The Amanat and the Aq Jol are also different in that they have nominated many deputies of maslikhats.

The Respublika faction has a higher representation of women, while Amanat an international composition (As some of colleagues have observed, the Amanat faction includes almost all well-known Slavs who speak Kazakh).

Representatives of socially significant professions, pensioners (excluding party leaders), and ordinary workers are not particularly prominent or noticeable within the factions. There is a distinct layer of individuals who are capable of handling the financial demands of running for parliament.
There are many individuals who evoke genuine bewilderment, but this can perhaps be attributed to the notion of "I am an artist – this is just how I see things."
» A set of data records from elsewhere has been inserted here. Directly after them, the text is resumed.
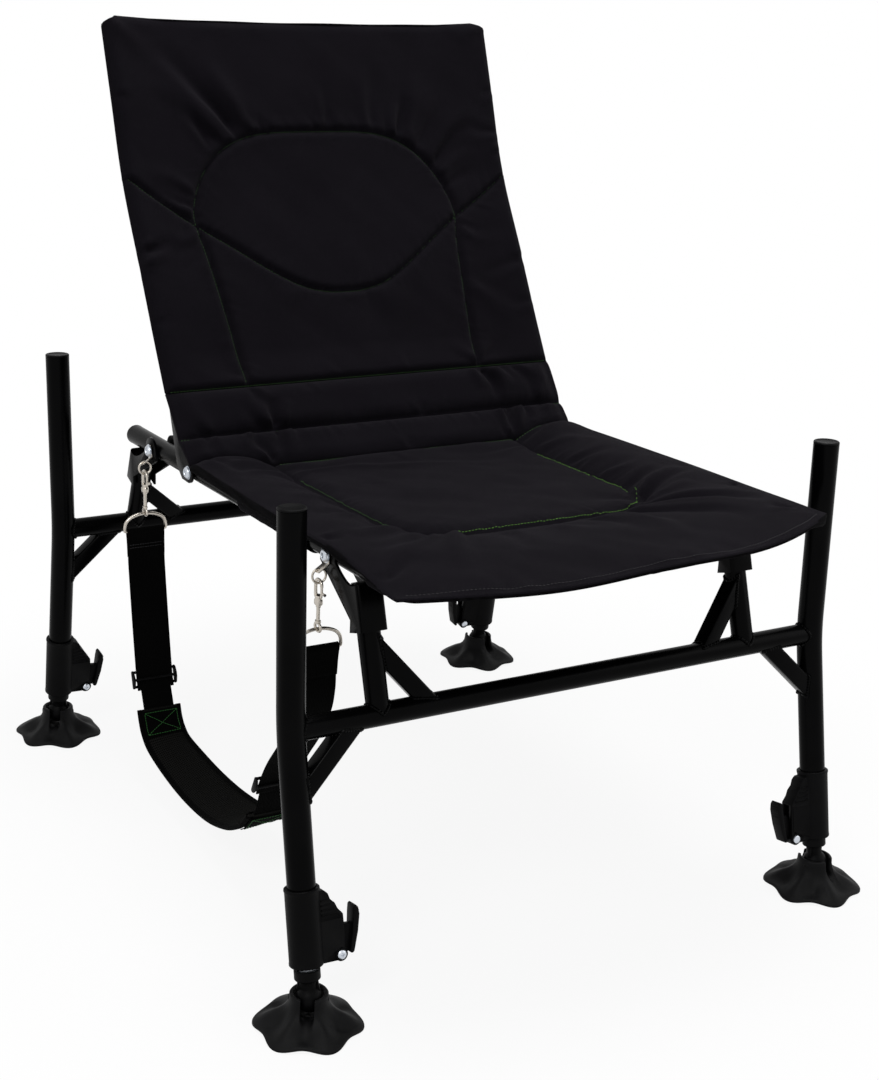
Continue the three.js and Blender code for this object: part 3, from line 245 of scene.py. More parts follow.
class Chair:
    """Places that several pieces share."""

    LEG_X = 341.0
    BAR_Y = 348.0
    RISE = 232.0
    DROP = 205.0
    RAIL_X = 240.7
    BALL_DROP = 277.4
    STRAP_X = -266.6
    BACK_PIVOT_Y = 126.0

    @classmethod
    def pivot(cls, legs: Legs) -> Vector:
        """The fold axis of a leg frame, in the chair's middle."""
        y = legs.side * legs.pivot_y
        return Vector((0, y, rail_z(y)))

    @classmethod
    def bar_end(cls, legs: Legs, side: int) -> Vector:
        """Where a crossbar meets a leg."""
        return Vector((side * cls.LEG_X, legs.side * cls.BAR_Y, 0))

    @classmethod
    def leg_top(cls, legs: Legs, side: int) -> Vector:
        """The top end of a leg tube."""
        lean = math.radians(legs.rise_lean)
        return cls.bar_end(legs, side) + Vector((0, legs.side * math.sin(lean), math.cos(lean))) * cls.RISE

    @classmethod
    def on_leg(cls, legs: Legs, side: int, down: float) -> Vector:
        """A point on a leg's lower axis, some way down from the crossbar."""
        lean = math.radians(legs.drop_lean)
        return cls.bar_end(legs, side) + Vector((0, legs.side * math.sin(lean), -math.cos(lean))) * down

    @classmethod
    def on_post(cls, legs: Legs, side: int, up: float) -> Vector:
        """A point on a post's axis, some way up from the crossbar."""
        lean = math.radians(legs.post_lean)
        foot = Vector((side * cls.RAIL_X, legs.side * cls.BAR_Y, 0))
        return foot + Vector((0, -legs.side * math.sin(lean), math.cos(lean))) * up

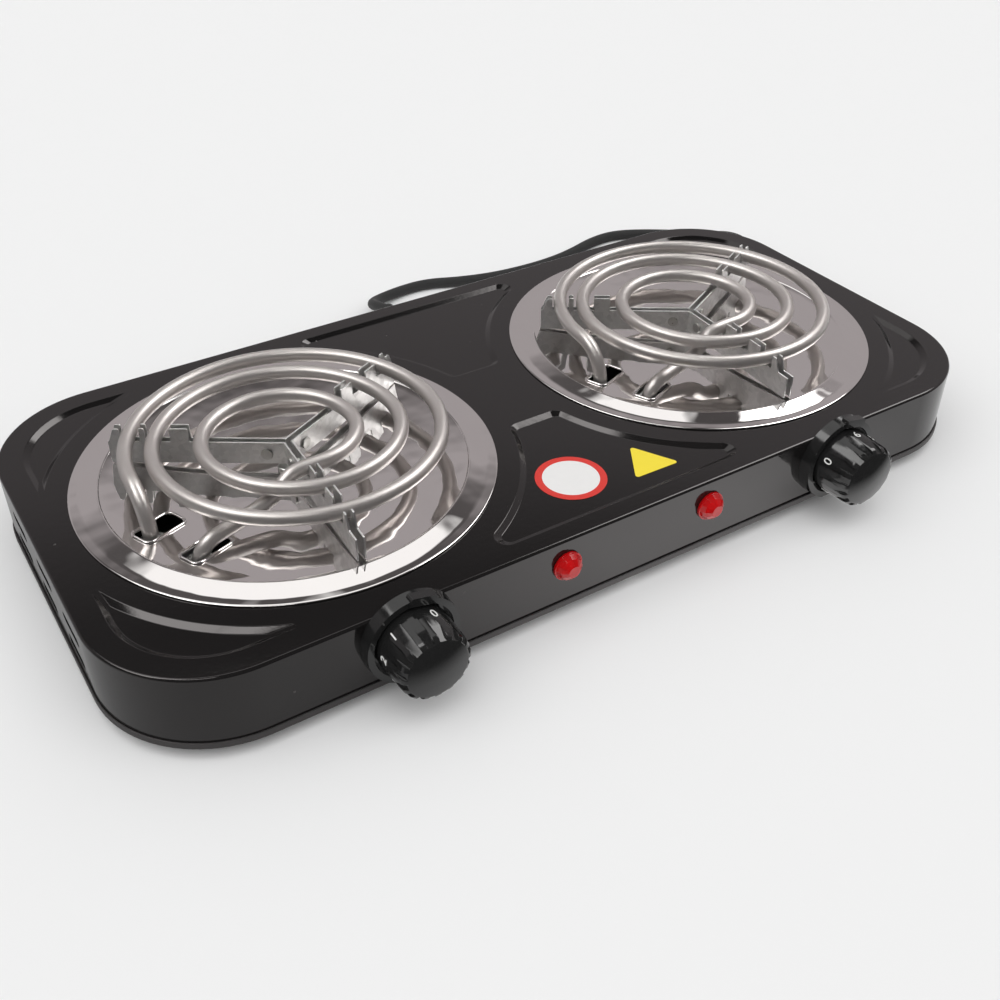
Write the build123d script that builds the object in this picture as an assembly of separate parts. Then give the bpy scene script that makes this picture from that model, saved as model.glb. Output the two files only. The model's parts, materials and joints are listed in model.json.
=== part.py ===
"""Twin coil hot plate: a pressed steel body with two chromed drip pans, two sheathed heating coils on
three-armed supports, two dials with their thermostats, two pilot lamps and a mains cord with its plug.

Millimetres. X runs along the body, Y from the dials to the back, Z up, with the table at Z = 0. Every
piece is modelled about the body's centre in plan and moved by BODY_SHIFT on export, which puts the origin
under the middle of the body with its dials.
"""
import math
import os

from build123d import *

# ---------------------------------------------------------------- body
BODY_LENGTH = 442.0
BODY_WIDTH = 215.0
CORNER_RADIUS = 51.0
WALL_HEIGHT = 35.3          # underside of the tray to the top plate
EDGE_RADIUS = 4.0           # round edge between the walls and the top plate
SHEET = 0.8                 # steel sheet of the cover
FOOT_HEIGHT = 6.0
TRAY_SHEET = 0.8
RIM_HEIGHT = 3.2            # turned-up rim of the tray, outside the cover
SEAT_GAP = 0.05             # left between pieces that rest on each other
LOOSE_GAP = 0.1             # left round screws and other loose fits

PLATE_Z = FOOT_HEIGHT + WALL_HEIGHT
FLOOR_Z = FOOT_HEIGHT + TRAY_SHEET
FRONT_Y = -BODY_WIDTH / 2
REAR_Y = BODY_WIDTH / 2

# ---------------------------------------------------------------- recessed panels of the top plate
PANEL_DEPTH = 1.6
PANEL_ARC = 102.0           # their hollow sides, round each burner
CORNER_PANEL_INSET = 11.0
CORNER_TIP_RADIUS = 1.5
MIDDLE_PANEL_INSET = 9.5
MIDDLE_PANEL_TOP = 25.0     # distance of its short side from the body's middle line
MIDDLE_TIP_RADIUS = 6.0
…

Overall, based on the available data, it is challenging for anyone to give the party list a "five-star" rating.

The Amanat, the Aq Jol and the Auyl have made an effort. The rest are currently rated as average.
At the same time, it should be noted that the Amanat positions itself as a nationwide force, moreover, it has made full coverage of all possible districts. The Aq Jol faction appears to have a greater focus on entrepreneurship, but as past experience has shown, more people in urban areas tend to vote for the Auyl, perhaps due to a sense of nostalgia. The PPK used to be perceived as a left-wing and international platform, but the new leadership has lost both of these concepts. Respublika seems to be a party of "newcomers," representing a relatively narrow segment of the population with low electoral discipline. Baitak identifies itself as an environmental party (or more precisely, a "green" party), which is commendable, but raises questions about its ability to mobilize the electorate. The NSDP does not resemble either the traditional Social Democratic parties or the opposition factions.

From the standpoint of an "ideal" parliament, there are some very respectable individuals in all parties. However, the problem lies in the fact that each of them is accompanied by a rather peculiar addendum.